### What is expected
Filter this data down to the lines that hold "from", and copy them.

### Source material
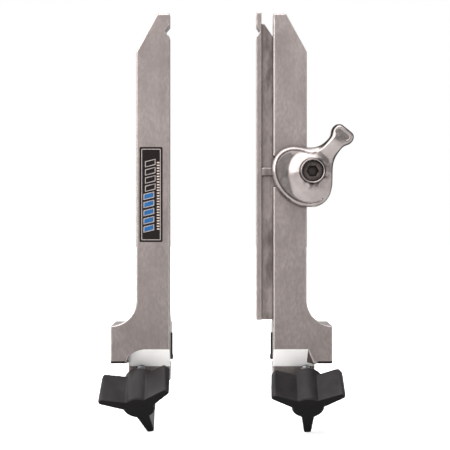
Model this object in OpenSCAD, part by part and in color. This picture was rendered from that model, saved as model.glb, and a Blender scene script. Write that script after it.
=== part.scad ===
// A pair of tall arms for a bench circuit board holder, seen as they stand on their cross rail.
// X runs along the rail, Y away from the user and Z up. The origin is on the rail's centre line,
// midway between the two arms. The right arm carries a sprung jaw that a cam lever draws back.

/* [Arms] */
// Distance between the inner edges of the two arms
arm_gap = 62.4; // [50:0.2:120]
// Width of an arm, seen from the front
arm_w = 20; // [19:0.1:24]
// Thickness of an arm, front to back
arm_t = 12; // [11:0.5:16]
// Height of the arms' tops above the rail's centre line
arm_top = 201; // [170:1:260]
// Width of the flat top of an arm
tip_w = 7.4; // [6:0.1:9]
// Height of the slanting end of an arm
tip_h = 23; // [18:0.5:28]
// Height of the cross notch near the top of the left arm and of the jaw
notch_w = 7.2; // [4:0.1:9]
// Depth of the cross notch in the left arm
notch_d = 3; // [1:0.1:4]
// Distance from the arm's top down to the cross notch
notch_drop = 10.5; // [8:0.1:16]
// Width of the long groove that takes the edge of a board
groove_w = 3.2; // [1.6:0.1:4]
// Depth of the long board groove
groove_d = 1.5; // [0.8:0.1:1.8]

/* [Foot] */
// Width of a foot along the rail
foot_w = 35.4; // [33:0.1:44]
// Height of the foot's top above the rail's centre line
foot_top = 13.5; // [12:0.1:18]
// Depth of the foot's outer end below the rail's centre line
foot_drop = 9.3; // [8:0.1:10]
// Distance from the rail's centre line forward to the front face of the arms
front = 24; // [23:0.5:30]
// Distance below the rail's centre line at which the bevelled seat of the knob starts
bevel_z = 0.6; // [0.2:0.1:3]
// How far the bevelled seat runs down and back
bevel_leg = 11.4; // [9.5:0.1:11.6]
// Width of the bevelled seat, from the arm's inner edge
bevel_w = 25.6; // [24:0.1:29]
// Radius of the rounded end of the bevelled seat
bevel_r = 11; // [5:0.1:12]
// Width of the flat of the right foot's seat, from the arm's inner edge
flat_seat_w = 20.7; // [18:0.1:24]
// Depth of the leg that carries the clamp screw below the rail's centre line
leg_low = 20.4; // [19.8:0.1:20.6]
// Side of the square cross rail
rail = 12.7; // [11:0.1:13]
// Thickness of the hook behind the rail
hook_t = 5; // [3.5:0.1:8]
// Chamfer along the foot's lower front edge
foot_chamfer = 1.6; // [0.6:0.1:2.4]

/* [Clamp] */
// Distance from the left arm's inner edge to its clamp screw's axis
left_clamp_out = 17.7; // [17:0.1:20]
// Distance from the right arm's inner edge to its clamp screw's axis
right_clamp_out = 20.2; // [17:0.1:21]
// Distance by which the clamp screw's axis passes below the rail's centre line
clamp_drop = 2.5; // [0:0.1:2.6]
// Diameter of the clamp screw
clamp_d = 6.35; // [5:0.05:8]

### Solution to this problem
Model this object in OpenSCAD, part by part and in color. This picture was rendered from that model, saved as model.glb, and a Blender scene script. Write that script after it.
// X runs along the rail, Y away from the user and Z up. The origin is on the rail's centre line,
// Width of an arm, seen from the front
// Distance from the arm's top down to the cross notch
// Distance from the rail's centre line forward to the front face of the arms
// Width of the bevelled seat, from the arm's inner edge
// Width of the flat of the right foot's seat, from the arm's inner edge
// Distance from the left arm's inner edge to its clamp screw's axis
// Distance from the right arm's inner edge to its clamp screw's axis